Parametric distribution models for ARIMA residuals help to address extreme events of abnormally high or low weekly mortality, which can be critical in epidemic contexts. This provides more realistic tail probabilities. However, the example in
Section 4 demonstrates that the multivariate effect of cross-correlation is also important. For short-term prediction of zone mortality, vine copula structure allows for an effective use of the recent history of the related zones. It also provides for a more realistic prediction of the mortality peaking simultaneously in several countries. In this regard it works like vector autoregression and network autoregression models (
Britt et al. 2023;
Sioofy et al. 2021). Unlike vector autoregression, however, it is not limited to linear association and is more effective in analyzing the tail behavior of joint distribution. One can also notice that the approach of the paper is not COVID-specific and can be applied to a wide range of excess mortality contexts.
The main limitation of this modeling approach is related to its strength: it does not directly allow for the use of covariates or external predictors. Therefore, there is no explanation of future mortality other than through previous experience. There is also no room for structural changes during pandemics. That makes it less suitable for longer-term forecasts or developing a realistic explanation of a pandemic’s progression versus traditional SIR and regression models (
Chaurasia and Pal 2020). A possible problem is also the use of aggregated data which does not allow for the study of such factors as age, gender and socioeconomic status. The use of disaggregated data is one of the possible future directions of model development.
As we see from the illustration in
Section 4, time series models of COVID-19 excess mortality built from open source countrywide mortality data are viable even without addressing mortality covariates. ARIMA models have low lags and no residual autocorrelation, but model residuals tend to be non-normal, being skewed with fat tails. In addition, there appears to exist some cross-correlation between countries not otherwise captured by ARIMA models. This cross-correlation can be modeled using vine copula structures, with pair copulas appropriately selected via Bayesian analysis of different hypothesized families. The end result also demonstrates a geographic component in determining the association between the residuals of different countries. Neighboring countries tend to have higher correlations with each other compared to countries separated by an ocean. However, this is not always the case, as Norway and Sweden’s model residuals appeared to be independent of each other and were more closely related to Germany’s residuals.
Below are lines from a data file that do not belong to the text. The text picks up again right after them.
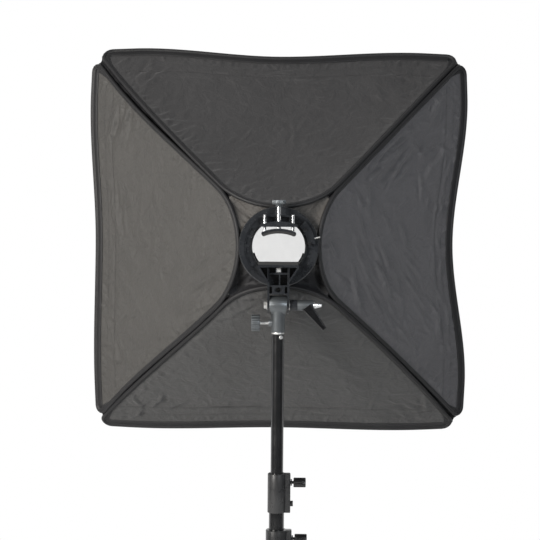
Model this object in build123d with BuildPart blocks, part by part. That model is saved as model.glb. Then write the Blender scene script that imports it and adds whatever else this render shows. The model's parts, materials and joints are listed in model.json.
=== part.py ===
from build123d import *

import os
from math import atan2, cos, radians, sin, sqrt, tan

# Studio softbox, 80 x 80 cm, folding type, on a speedlight bracket and a three-section stand.
# Millimetres. The origin is on the floor, on the axis of the stand's column. +Z is up, the light
# leaves along +Y, and the back of the softbox with its bracket faces -Y.

# ---------------------------------------------------------------- driving dimensions
ring_z = 1250.0  # height of the mount ring's centre

# Column tubes: outer radius, with one wall for all three
wall = 1.5
top_tube_r = 12.5
middle_tube_r = 15.0
lower_tube_r = 17.5
top_tube_length = 620.0
middle_tube_length = 560.0

# Softbox: four flat sprung panels that lean outward from the ring to the front square
rear_r = 79.0  # from the light axis to the hoop wire at the back
rear_y = 22.0
front_r = 394.0  # from the light axis to the hoop wire at the front
front_y = 322.0
hoop_wire_r = 1.5
hoop_gap = 5.5  # from a hoop's side to the ridge line between two panels
hoop_corner_r = 16.0
cloth_inset = 3.0  # from the hoop wire to the edge of the panel's cloth
cloth_t = 1.2
lining_t = 0.6
tape_t = 1.5
tape_width = 25.0
diffuser_t = 1.5

# Mount ring
flange_r = 79.0
barrel_r = 66.0
ring_bore_r = 56.0
ring_step_r = 67.5  # inside it the ring's back face is lower
ring_step = 1.5
light_hole_r = 52.0
ring_rear_y = 10.0
flange_t = 7.0
ring_front_y = 36.0

# Bracket, heights measured from the ring's centre
shelf_z = -38.0
shelf_t = 5.0
shelf_half_x = 40.0
shelf_rear_y = -32.0
shelf_front_y = 12.0
neck_half_x = 21.5
neck_half_y = 17.0
neck_wall = 4.1
neck_bottom_z = -92.0
tilt_z = -114.0
socket_knob_z = -149.0
socket_bottom_z = -167.0
umbrella_z = -83.0
umbrella_r = 4.5
bolt_r = 4.0
nut_z = -44.0
barrel_half_x = 17.0
tilt_barrel_r = 19.0

# Flash clamp
clamp_y = -14.0  # the screw and the guide rods stand in this plane
rod_x = 27.5
rod_r = 3.0
screw_r = 4.0
jaw_top_z = 36.3

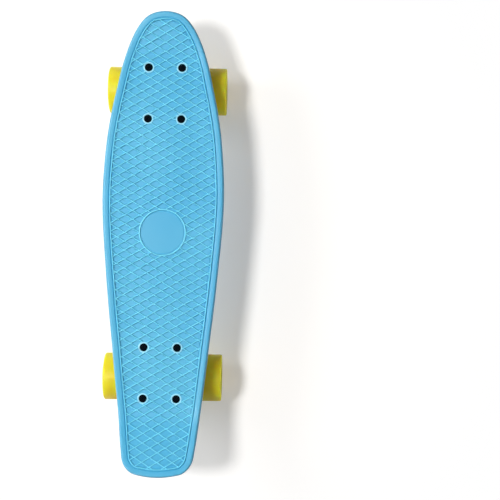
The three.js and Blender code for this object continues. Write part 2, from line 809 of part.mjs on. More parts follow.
function innerStackProfile() {
  const spacer = innerBore + spacerWall;
  const washer = innerRaceRadius - speedWasherInset;
  const end = bearingFaceX + speedWasherThickness;
  const side = [
    [spacer, bearingSpacer / 2], [innerRaceRadius, bearingSpacer / 2], [innerRaceRadius, bearingFaceX],
    [washer, bearingFaceX], [washer, end], [innerBore, end],
  ];
  const far = [...side].reverse().map(([radius, along]) => [radius, -along]);
  return [...side, ...far, side[0]];
}

function makeWheelSet(parent, name, side) {
  const set = new THREE.Group();
  set.position.set(side * wheelX, axlePoint.y, axlePoint.z);
  parent.add(set);
  const wheel = turnedOnFlats(wheelProfile(), wheelSegments).rotateY(Math.PI / 2);
  addPiece(set, `${name}_wheel`, wheel, 'wheelYellow');
  for (const [place, sign] of [['inner', -side], ['outer', side]]) {
    const near = bearingSpacer / 2;
    const profile = ringProfile(bearingShieldRadius, bearingRadius, near, near + bearingWidth);
    const bearing = turned(profile, bearingSegments).rotateY((sign * Math.PI) / 2);
    addPiece(set, `${name}_${place}_bearing`, bearing, 'steel');
  }
  const stack = turned(innerStackProfile(), bearingSegments).rotateY(Math.PI / 2);
  addPiece(set, `${name}_bearing_spacer_stack`, stack, 'steel');
  const nutStart = bearingFaceX + speedWasherThickness + seatGap;
  const nut = hexNut(axleNutFlats, axleNutHeight, axleRadius + seatGap).translate(0, 0, nutStart);
  addPiece(set, `${name}_axle_nut`, nut.rotateY((side * Math.PI) / 2), 'steel');
}

// A truck's own frame has Y outboard. The front truck is the rear one turned half a turn.
function makeTruck(parent, name, y, turn) {
  const truck = new THREE.Group();
  truck.position.set(0, y, mountZ);
  truck.rotation.z = turn;
  parent.add(truck);
  makeBaseplate(truck, name);
  makeKingpinStack(truck, name);
  makeHanger(truck, name);
  makePivotCup(truck, name);
  makeAxle(truck, name);
  const turned = turn === 0 ? 1 : -1;
  makeWheelSet(truck, `${name}_right`, turned);
  makeWheelSet(truck, `${name}_left`, -turned);
}

function makeSkateboard() {
  const board = new THREE.Group();
  makeDeck(board);
  makeDeckFasteners(board);
  makeTruck(board, 'front', frontTruckY, Math.PI);
  makeTruck(board, 'rear', rearTruckY, 0);
  return board;
}

export default makeSkateboard();
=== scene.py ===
import json
import math

import bmesh
import bpy
import numpy as np
from mathutils import Matrix, Vector

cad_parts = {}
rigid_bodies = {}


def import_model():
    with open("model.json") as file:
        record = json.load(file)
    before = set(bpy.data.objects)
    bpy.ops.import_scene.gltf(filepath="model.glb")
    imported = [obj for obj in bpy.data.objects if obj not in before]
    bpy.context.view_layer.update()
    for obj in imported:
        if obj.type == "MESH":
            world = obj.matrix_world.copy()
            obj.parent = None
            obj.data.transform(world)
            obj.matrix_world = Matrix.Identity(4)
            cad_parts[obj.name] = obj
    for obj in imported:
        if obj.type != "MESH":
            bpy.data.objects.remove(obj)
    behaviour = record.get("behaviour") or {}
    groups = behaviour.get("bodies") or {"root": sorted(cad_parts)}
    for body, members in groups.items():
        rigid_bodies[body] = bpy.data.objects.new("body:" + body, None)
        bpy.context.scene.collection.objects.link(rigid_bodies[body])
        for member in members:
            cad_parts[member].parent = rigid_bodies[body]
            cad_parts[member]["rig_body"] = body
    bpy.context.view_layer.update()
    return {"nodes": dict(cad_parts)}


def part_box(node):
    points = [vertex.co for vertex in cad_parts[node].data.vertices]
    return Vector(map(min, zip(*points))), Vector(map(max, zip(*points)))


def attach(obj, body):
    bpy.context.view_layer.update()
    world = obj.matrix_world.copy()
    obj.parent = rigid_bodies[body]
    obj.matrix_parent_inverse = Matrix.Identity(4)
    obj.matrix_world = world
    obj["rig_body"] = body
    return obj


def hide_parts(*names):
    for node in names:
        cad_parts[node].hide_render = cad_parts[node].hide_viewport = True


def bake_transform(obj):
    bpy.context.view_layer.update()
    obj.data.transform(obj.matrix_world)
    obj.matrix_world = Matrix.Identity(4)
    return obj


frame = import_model()

# Sizes are in millimetres, as the part's own source has them, and MM turns them into metres.
MM = 0.001

# Deck plan: distance from the nose tip as a share of the length, half width as a share of the half
DECK_LENGTH = 572
DECK_WIDTH = 151
PLAN_SHARES = [
    (0.0087, 0.272), (0.03, 0.436), (0.064, 0.576), (0.11, 0.697), (0.167, 0.795), (0.2185, 0.877),
    (0.28, 0.947), (0.408, 1), (0.58, 0.912), (0.736, 0.789), (0.846, 0.697), (0.895, 0.653),
    (0.9406, 0.608), (0.972, 0.556), (0.9904, 0.43), (0.9976, 0.225),
]
OUTLINE_STEPS = 8

# Steps round a turned piece
SEGMENTS = 64
BOLT_SEGMENTS = 32
SMALL_SEGMENTS = 48
FINE_SEGMENTS = 128

# Angles in degrees from which an edge stays sharp
SHARP = 32
DECK_SHARP = 24
CAST_SHARP = 50

# Corners closer than this are one, and the shares are of a side for a round and of a smoothing step
WELD = 1e-4
ROUND_REACH_SHARE = 0.49
SMOOTH_SHARE = 0.5

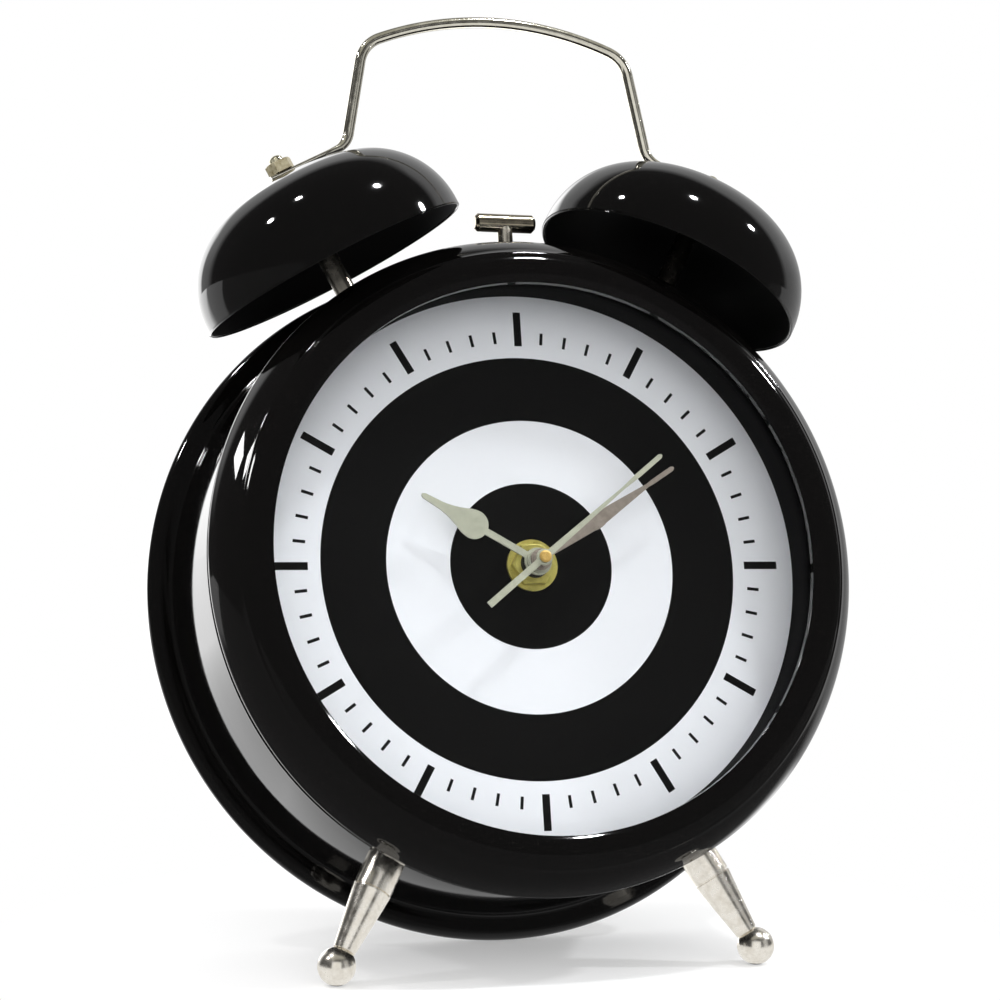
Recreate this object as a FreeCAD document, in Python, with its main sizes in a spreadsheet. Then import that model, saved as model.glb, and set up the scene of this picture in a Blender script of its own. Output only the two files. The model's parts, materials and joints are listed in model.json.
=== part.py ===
import FreeCAD, Part
import math
import os
import re
import Sketcher
from FreeCAD import Placement, Rotation, Vector

# Twin bell alarm clock in millimetres and degrees.
# Each piece is drawn in the clock's own frame: X to the right, Y up the dial towards twelve,
# Z out of the dial towards the viewer, with the dial's face at Z = 0. The whole clock is then
# leaned back until the ball feet and the rear rim stand on the floor, Z up and the front towards -Y.

os.makedirs("parts", exist_ok=True)
doc = FreeCAD.newDocument("TwinBellAlarmClock")

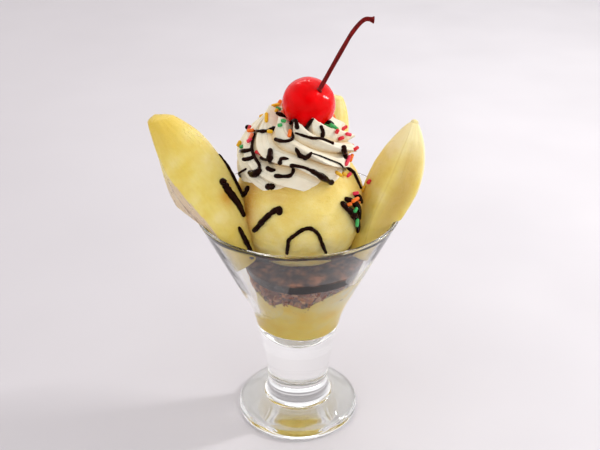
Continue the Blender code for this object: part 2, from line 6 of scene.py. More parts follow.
import logging
import random
from collections.abc import Callable, Iterable, Sequence
from dataclasses import dataclass, field
from enum import Enum
from math import atan2, cos, degrees, exp, hypot, pi, radians, sin, sqrt
from typing import Any, ClassVar

import bmesh
import bpy
import numpy as np
from mathutils import Matrix, Vector, noise
from mathutils.bvhtree import BVHTree


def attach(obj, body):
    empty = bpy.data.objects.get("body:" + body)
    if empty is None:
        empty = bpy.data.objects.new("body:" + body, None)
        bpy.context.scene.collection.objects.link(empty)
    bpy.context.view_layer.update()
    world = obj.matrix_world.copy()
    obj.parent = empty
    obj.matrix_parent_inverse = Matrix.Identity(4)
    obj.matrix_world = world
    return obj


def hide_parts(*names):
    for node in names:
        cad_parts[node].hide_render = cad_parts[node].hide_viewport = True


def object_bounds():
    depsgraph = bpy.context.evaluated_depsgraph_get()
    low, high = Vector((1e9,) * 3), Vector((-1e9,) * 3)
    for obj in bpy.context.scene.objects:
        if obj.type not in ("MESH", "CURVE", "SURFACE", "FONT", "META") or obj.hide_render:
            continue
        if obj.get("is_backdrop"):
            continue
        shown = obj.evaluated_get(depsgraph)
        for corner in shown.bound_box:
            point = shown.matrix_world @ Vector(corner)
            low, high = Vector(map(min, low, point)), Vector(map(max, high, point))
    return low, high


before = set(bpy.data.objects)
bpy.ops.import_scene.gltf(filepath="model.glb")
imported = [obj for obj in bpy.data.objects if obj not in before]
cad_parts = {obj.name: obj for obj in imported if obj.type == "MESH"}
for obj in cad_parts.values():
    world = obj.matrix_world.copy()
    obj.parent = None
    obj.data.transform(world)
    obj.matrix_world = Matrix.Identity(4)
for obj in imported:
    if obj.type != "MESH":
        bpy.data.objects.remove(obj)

CAD_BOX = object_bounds()
MM = 0.001
BODY = "root"
# How far what fills the glass reaches into its wall, so that no air gap shows.
INTO_WALL = 0.12 * MM

Material = bpy.types.Material
Mesh = bpy.types.Mesh
Object = bpy.types.Object
Socket = bpy.types.NodeSocket
Line = tuple[tuple[float, float], ...]
Rings = list[list[Vector]]
Spots = list[tuple[Vector, Vector]]
Level = Callable[[float, float], float]

logging.basicConfig(level=logging.INFO, format="%(message)s")
log = logging.getLogger("parfait")


class Slot(Enum):
    """Names of material slots."""

    GLASS = "clear_glass"
    CUSTARD = "custard"
    FLAKES = "chocolate_flakes"
    SAUCE = "chocolate_sauce"
    ICE_CREAM = "vanilla_ice_cream"
    CREAM = "whipped_cream"
    BANANA = "banana_flesh"
    CHERRY = "candied_cherry"
    STALK = "cherry_stalk"


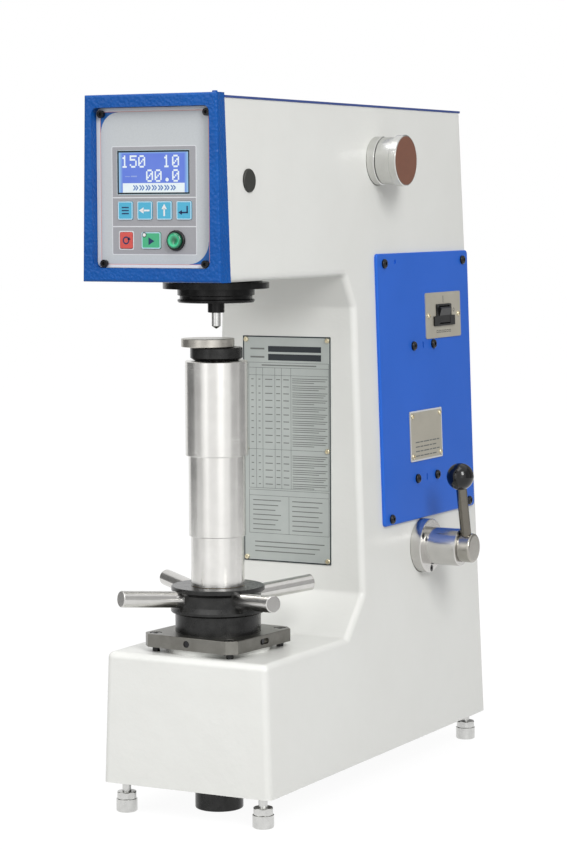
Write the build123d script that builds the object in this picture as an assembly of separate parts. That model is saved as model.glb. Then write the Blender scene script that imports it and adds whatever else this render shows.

It appears that copula models applied to ARIMA residuals provide an effective way to address cross-correlation between the countries and may help to predict one country’s mortality based on the others. The copula approach allows for addressing non-linear dependence patterns such as tail dependence, which cannot be captured with individual ARIMA modeling or vector autoregression. Model validation showed that real-world experience toward the end of the pandemic differed somewhat from the model predictions, possibly due to decreased mortality. However, the dependence structure held, suggesting that the conclusions derived from the vine copula model were accurate. Overall, the three-stage modeling approach (ARIMA, distribution analysis of ARIMA residuals, vine copula model for the vector of residuals) seems suitable for creating joint short-term forecasts of pandemic mortality for several countries.